The United States political regime during that time combined sovereignty at the state level with fiscal responsibility in a community of equals. That seems a more promising model for Europe than, for instance, having Germany play the role of the dominating power that enforces fiscal discipline through political pressure. The challenge, however, is to move away from the current, unstable state of affairs where economies lack the flexibility to function smoothly in a monetary union and where governments are so heavily indebted that they represent a danger to the financial system of the entire Euro Zone.
Thomas Mayer in his book recommends that, during the transition period to a more stable state, both pressure and help for adjustment would be required. Pressure for adjustment can be created through supervision of national economic and fiscal policies by community institutions and peers.  It can also be enhanced by the threat of sovereign bankruptcy, with the consequence of being stigmatized and cut off from capital market funding for an indefinite period of time.
He also suggested that help for adjustment can be provided by an institution responsible for the monitoring of economic policies, identification of adjustment needs, and conditional financing of adjustment when imbalances have led to a sudden stop of market financing.
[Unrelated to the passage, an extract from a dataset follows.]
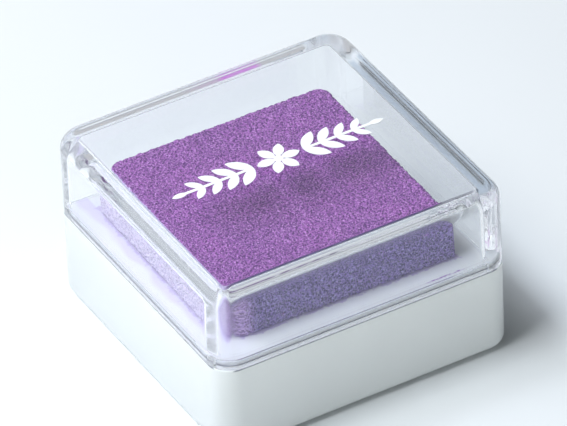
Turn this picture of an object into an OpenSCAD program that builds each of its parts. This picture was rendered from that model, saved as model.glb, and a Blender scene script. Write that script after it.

In the extreme case where a country has run up so much debt that repayment is beyond its capacity to generate the resources for debt service, this institution would also organize an orderly debt restructuring with as little external impact on other debtors as possible.
According to Thomas Mayer, what this is, of course, is nothing but an International Monetary Fund for Europe or a European Monetary Fund. Since the beginning of the Euro crisis in late 2009, many steps have been taken to prevent a collapse of Europe’s Monetary Union, but these steps will amount to nothing if they are taken with the wrong destination in mind which is a political union with a dominating center. The only safe platform, then, is a federation of sovereign states, with a common currency but national responsibility and liability for government finances.